# strange noise comes up after a start up...



## EWYL (Jan 10, 2006)

Hi guys, I got a question. I notice that everytime when I start up the vehicle, after it get rolling for like 10 to 15 feet, there is a strange noise coming up from under of the vehicle, it sounds similar to the noise when the ABS is working, but not that noisy and much subtile than that. It's so strange that it will only happen once rite after i start up my vehicle and start rolling around 10 to 15 feet, and it won't comes up again until I trun the iginition off and start it up again half an hour later. The car drives normally and I can't find any things wrong except this, do u guys got any ideas about that? Is there sth wrong on the AWD system, or is it normal when the AWD system start to engage when the vehicle start? By the way,I always put the drive mode in Auto. Sorry for my english.Thanks.:cheers:


----------



## shabalia (Dec 27, 2005)

my car does that and I was told that it always starts in AWD and then changes once it is rolling so it is normal...


----------



## aussietrail (Sep 24, 2004)

ABS self-test sound that is. Very normal and you should get worried if you don't hear it


----------



## EWYL (Jan 10, 2006)

Thanks guys! Good to hear that.:jump:


----------



## Lukasz (Oct 14, 2004)

Does this sound only occur on AWD models? I've got a FWD myself, and never heard that noise.


----------



## aussietrail (Sep 24, 2004)

Lukasz said:


> Does this sound only occur on AWD models? I've got a FWD myself, and never heard that noise.

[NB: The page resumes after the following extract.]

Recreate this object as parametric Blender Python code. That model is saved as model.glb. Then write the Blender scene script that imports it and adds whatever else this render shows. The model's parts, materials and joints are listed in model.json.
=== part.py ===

ABS is a standard feature on all xtrail models as far as I know, so you should hear it. Listen carefully when you start the car in the morning and reverse or move forward. Turn the radio off.


----------



## ERBell (Aug 7, 2005)

It should sound sort of like a short humming sound. You can easily immitate the sound


----------



## Lukasz (Oct 14, 2004)

hmmm never noticed it before. I know my ABS does work, but never did notice that sound after startup. I'll need to pay closer attention next time.


----------